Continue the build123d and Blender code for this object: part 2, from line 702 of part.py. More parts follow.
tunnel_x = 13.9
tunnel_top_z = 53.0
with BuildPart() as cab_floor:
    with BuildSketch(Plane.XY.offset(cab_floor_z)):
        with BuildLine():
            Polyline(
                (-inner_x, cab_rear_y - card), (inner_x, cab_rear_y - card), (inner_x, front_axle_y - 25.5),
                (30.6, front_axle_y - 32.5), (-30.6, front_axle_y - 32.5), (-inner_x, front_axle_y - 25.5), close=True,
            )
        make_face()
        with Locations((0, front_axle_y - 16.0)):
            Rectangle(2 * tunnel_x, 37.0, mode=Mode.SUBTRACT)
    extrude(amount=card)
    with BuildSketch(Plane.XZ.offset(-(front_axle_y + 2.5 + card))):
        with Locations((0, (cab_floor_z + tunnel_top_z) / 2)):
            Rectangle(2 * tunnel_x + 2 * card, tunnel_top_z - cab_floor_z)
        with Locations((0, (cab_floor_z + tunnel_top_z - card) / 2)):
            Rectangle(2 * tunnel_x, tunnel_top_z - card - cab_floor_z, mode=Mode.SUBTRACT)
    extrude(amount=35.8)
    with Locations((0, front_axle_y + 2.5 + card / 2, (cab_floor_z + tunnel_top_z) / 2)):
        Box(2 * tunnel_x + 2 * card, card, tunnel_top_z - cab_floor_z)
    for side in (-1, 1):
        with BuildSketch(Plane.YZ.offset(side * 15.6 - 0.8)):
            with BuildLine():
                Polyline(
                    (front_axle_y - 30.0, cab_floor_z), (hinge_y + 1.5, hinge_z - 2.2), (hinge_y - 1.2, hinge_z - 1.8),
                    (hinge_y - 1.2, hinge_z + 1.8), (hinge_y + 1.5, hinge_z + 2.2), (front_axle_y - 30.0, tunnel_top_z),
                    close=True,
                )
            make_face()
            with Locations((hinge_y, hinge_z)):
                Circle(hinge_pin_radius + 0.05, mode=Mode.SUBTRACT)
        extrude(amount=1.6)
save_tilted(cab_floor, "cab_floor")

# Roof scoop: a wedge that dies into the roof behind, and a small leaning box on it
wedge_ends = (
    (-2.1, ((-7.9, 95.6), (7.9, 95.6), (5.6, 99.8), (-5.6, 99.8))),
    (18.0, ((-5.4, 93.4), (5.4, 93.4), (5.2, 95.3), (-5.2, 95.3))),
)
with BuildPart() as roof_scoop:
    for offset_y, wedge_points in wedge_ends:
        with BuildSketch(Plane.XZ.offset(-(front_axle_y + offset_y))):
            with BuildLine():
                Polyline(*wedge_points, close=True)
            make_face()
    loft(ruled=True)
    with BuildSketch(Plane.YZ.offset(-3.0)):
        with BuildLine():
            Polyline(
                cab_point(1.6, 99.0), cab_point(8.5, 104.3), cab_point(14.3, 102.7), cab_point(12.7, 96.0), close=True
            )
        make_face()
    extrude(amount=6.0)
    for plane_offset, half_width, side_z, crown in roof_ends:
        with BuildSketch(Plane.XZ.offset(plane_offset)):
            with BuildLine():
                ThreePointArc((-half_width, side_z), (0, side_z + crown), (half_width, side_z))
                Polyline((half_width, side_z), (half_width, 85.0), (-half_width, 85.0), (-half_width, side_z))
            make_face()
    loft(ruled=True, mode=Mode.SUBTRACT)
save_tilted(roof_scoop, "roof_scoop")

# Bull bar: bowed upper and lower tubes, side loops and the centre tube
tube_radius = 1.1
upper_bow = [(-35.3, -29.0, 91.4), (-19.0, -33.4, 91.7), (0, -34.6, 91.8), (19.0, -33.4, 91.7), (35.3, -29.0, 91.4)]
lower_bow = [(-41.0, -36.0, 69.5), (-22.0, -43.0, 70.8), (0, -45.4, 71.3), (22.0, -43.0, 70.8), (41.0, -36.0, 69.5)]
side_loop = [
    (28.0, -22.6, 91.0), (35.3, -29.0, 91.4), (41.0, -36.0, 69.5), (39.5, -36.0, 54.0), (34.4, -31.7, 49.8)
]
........
TASK DESCRIPTION: Repeat the data verbatim.

OUTPUT:
Continue the build123d and Blender code for this object: part 2, from line 702 of part.py. More parts follow.
tunnel_x = 13.9
tunnel_top_z = 53.0
with BuildPart() as cab_floor:
    with BuildSketch(Plane.XY.offset(cab_floor_z)):
        with BuildLine():
            Polyline(
                (-inner_x, cab_rear_y - card), (inner_x, cab_rear_y - card), (inner_x, front_axle_y - 25.5),
                (30.6, front_axle_y - 32.5), (-30.6, front_axle_y - 32.5), (-inner_x, front_axle_y - 25.5), close=True,
            )
        make_face()
        with Locations((0, front_axle_y - 16.0)):
            Rectangle(2 * tunnel_x, 37.0, mode=Mode.SUBTRACT)
    extrude(amount=card)
    with BuildSketch(Plane.XZ.offset(-(front_axle_y + 2.5 + card))):
        with Locations((0, (cab_floor_z + tunnel_top_z) / 2)):
            Rectangle(2 * tunnel_x + 2 * card, tunnel_top_z - cab_floor_z)
        with Locations((0, (cab_floor_z + tunnel_top_z - card) / 2)):
            Rectangle(2 * tunnel_x, tunnel_top_z - card - cab_floor_z, mode=Mode.SUBTRACT)
    extrude(amount=35.8)
    with Locations((0, front_axle_y + 2.5 + card / 2, (cab_floor_z + tunnel_top_z) / 2)):
        Box(2 * tunnel_x + 2 * card, card, tunnel_top_z - cab_floor_z)
    for side in (-1, 1):
        with BuildSketch(Plane.YZ.offset(side * 15.6 - 0.8)):
            with BuildLine():
                Polyline(
                    (front_axle_y - 30.0, cab_floor_z), (hinge_y + 1.5, hinge_z - 2.2), (hinge_y - 1.2, hinge_z - 1.8),
                    (hinge_y - 1.2, hinge_z + 1.8), (hinge_y + 1.5, hinge_z + 2.2), (front_axle_y - 30.0, tunnel_top_z),
                    close=True,
                )
            make_face()
            with Locations((hinge_y, hinge_z)):
                Circle(hinge_pin_radius + 0.05, mode=Mode.SUBTRACT)
        extrude(amount=1.6)
save_tilted(cab_floor, "cab_floor")

# Roof scoop: a wedge that dies into the roof behind, and a small leaning box on it
wedge_ends = (
    (-2.1, ((-7.9, 95.6), (7.9, 95.6), (5.6, 99.8), (-5.6, 99.8))),
    (18.0, ((-5.4, 93.4), (5.4, 93.4), (5.2, 95.3), (-5.2, 95.3))),
)
with BuildPart() as roof_scoop:
    for offset_y, wedge_points in wedge_ends:
        with BuildSketch(Plane.XZ.offset(-(front_axle_y + offset_y))):
            with BuildLine():
                Polyline(*wedge_points, close=True)
            make_face()
    loft(ruled=True)
    with BuildSketch(Plane.YZ.offset(-3.0)):
        with BuildLine():
            Polyline(
                cab_point(1.6, 99.0), cab_point(8.5, 104.3), cab_point(14.3, 102.7), cab_point(12.7, 96.0), close=True
            )
        make_face()
    extrude(amount=6.0)
    for plane_offset, half_width, side_z, crown in roof_ends:
        with BuildSketch(Plane.XZ.offset(plane_offset)):
            with BuildLine():
                ThreePointArc((-half_width, side_z), (0, side_z + crown), (half_width, side_z))
                Polyline((half_width, side_z), (half_width, 85.0), (-half_width, 85.0), (-half_width, side_z))
            make_face()
    loft(ruled=True, mode=Mode.SUBTRACT)
save_tilted(roof_scoop, "roof_scoop")

# Bull bar: bowed upper and lower tubes, side loops and the centre tube
tube_radius = 1.1
upper_bow = [(-35.3, -29.0, 91.4), (-19.0, -33.4, 91.7), (0, -34.6, 91.8), (19.0, -33.4, 91.7), (35.3, -29.0, 91.4)]
lower_bow = [(-41.0, -36.0, 69.5), (-22.0, -43.0, 70.8), (0, -45.4, 71.3), (22.0, -43.0, 70.8), (41.0, -36.0, 69.5)]
side_loop = [
    (28.0, -22.6, 91.0), (35.3, -29.0, 91.4), (41.0, -36.0, 69.5), (39.5, -36.0, 54.0), (34.4, -31.7, 49.8)
]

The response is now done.